Milan, Italy is one impressive leader of food rescue movements. Since the year 2015, the city has been redistributing surplus food to homeless people—in 2015 alone, 15 tons of food was given to the homeless in just a few weeks with the help of chef Massimo Bottura. Since then, the city has written the Milan Urban Food Policy Pact which sets international food waste protocol for cities. It also led a charge that helped the national government pass food waste legislation.

The food policy has thus far been signed by 207 cities around the world with over 450 million inhabitants.
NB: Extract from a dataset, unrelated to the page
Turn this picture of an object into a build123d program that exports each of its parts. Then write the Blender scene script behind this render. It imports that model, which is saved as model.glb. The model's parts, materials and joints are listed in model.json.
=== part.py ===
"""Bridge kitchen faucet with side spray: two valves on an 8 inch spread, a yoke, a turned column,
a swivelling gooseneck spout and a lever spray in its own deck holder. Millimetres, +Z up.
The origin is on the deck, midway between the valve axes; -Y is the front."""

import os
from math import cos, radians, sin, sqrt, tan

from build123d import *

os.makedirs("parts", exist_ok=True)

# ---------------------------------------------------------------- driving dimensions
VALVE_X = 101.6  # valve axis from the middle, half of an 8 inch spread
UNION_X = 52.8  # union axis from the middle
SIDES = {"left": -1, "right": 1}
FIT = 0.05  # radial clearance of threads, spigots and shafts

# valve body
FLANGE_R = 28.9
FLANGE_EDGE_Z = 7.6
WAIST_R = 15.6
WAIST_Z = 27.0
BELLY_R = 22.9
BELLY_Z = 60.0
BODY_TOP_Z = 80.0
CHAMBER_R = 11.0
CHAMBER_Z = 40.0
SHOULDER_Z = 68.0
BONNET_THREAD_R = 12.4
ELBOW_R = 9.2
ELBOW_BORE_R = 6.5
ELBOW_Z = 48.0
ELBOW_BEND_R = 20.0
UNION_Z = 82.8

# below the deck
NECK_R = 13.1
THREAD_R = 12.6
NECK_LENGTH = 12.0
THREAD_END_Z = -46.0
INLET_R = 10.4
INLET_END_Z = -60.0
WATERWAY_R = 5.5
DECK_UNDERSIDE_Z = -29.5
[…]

Michael R. Bloomberg, the billionaire and former mayor of New York City who is now running for president, does not shy from this topic, either. Bloomberg was one of few U.S. representatives who attended the United Nations climate change talks in Madrid this week. Bloomberg and Gov. Jerry Brown of California co-founded the coalition, America’s Pledge, with the purpose of helping the United States stick to the goals of the Paris climate agreement, despite President Trump’s plan to abandon the pact.

Bloomberg is one of many voices calling for immediate action to effect climate change and carbon emissions. Read the New York Times article on food waste to learn more about Bloomberg’s role during the UN meeting, as well as some general goals of the meeting to best tackle climate change.
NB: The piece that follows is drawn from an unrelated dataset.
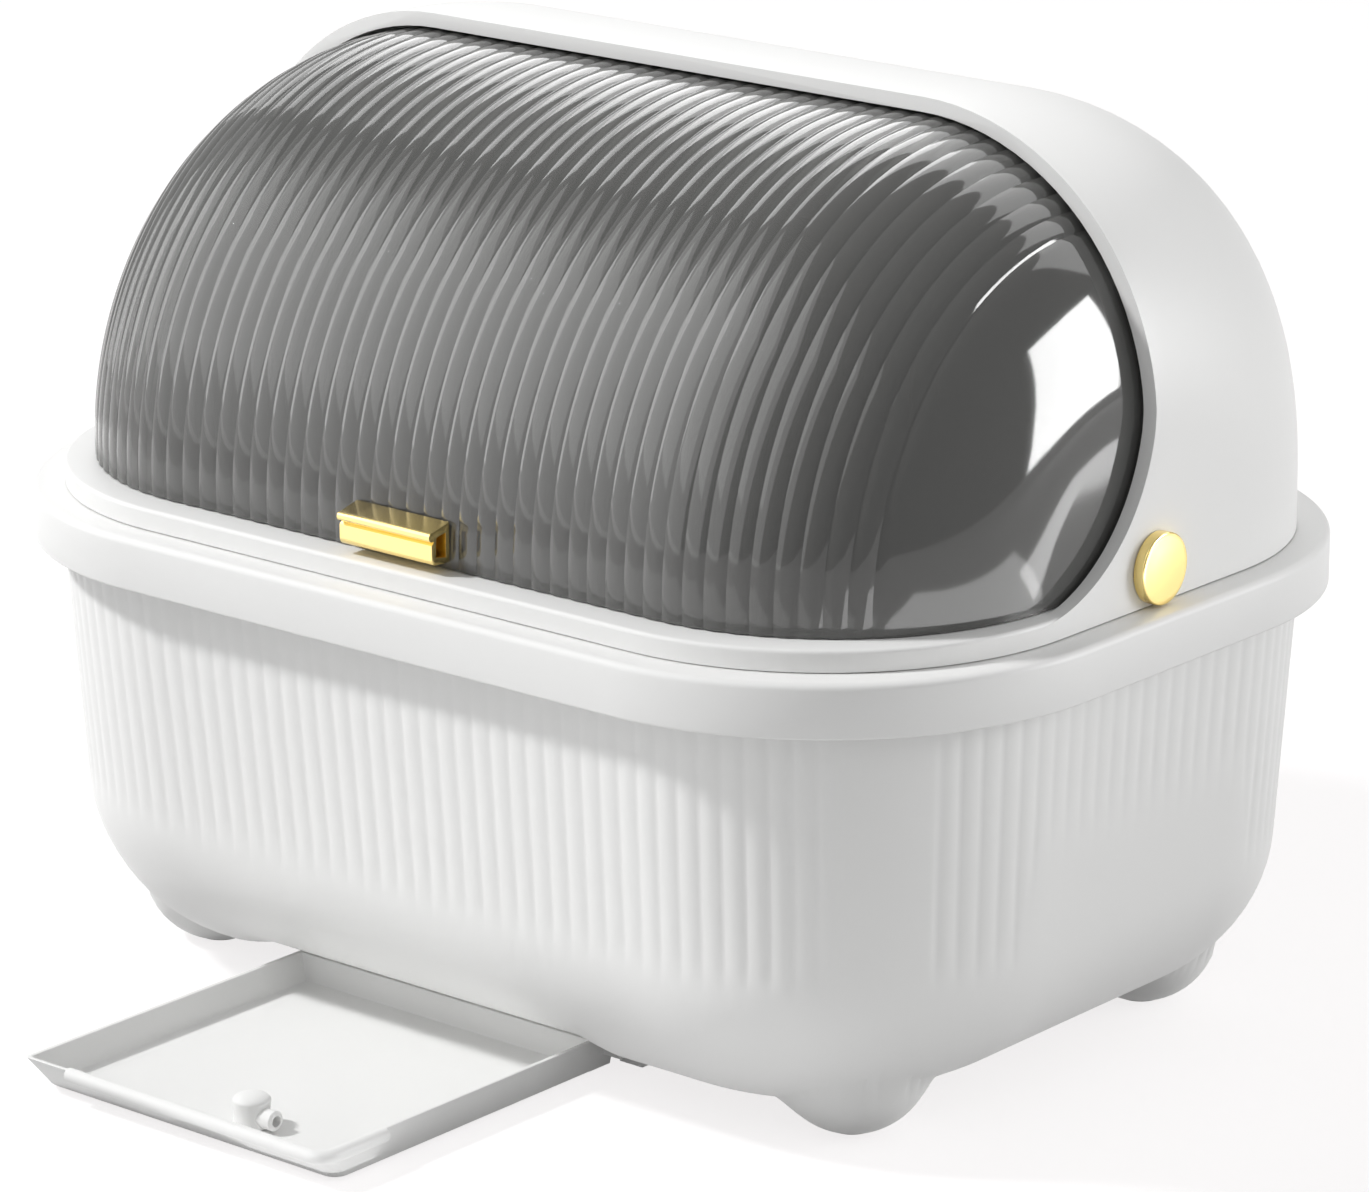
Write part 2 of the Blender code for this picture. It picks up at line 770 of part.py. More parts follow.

The takeaways on the food waste topic? First, this problem is massive, and systemic. It affects city functionality, human quality of life, and the climate. Second, this is a problem that does have solutions, and many cities are already making strides and allocating resources to affect change. Third, we aren’t done yet and we have a long way to go to reduce food waste around the globe.

After all, the world wastes almost half of the food it produces.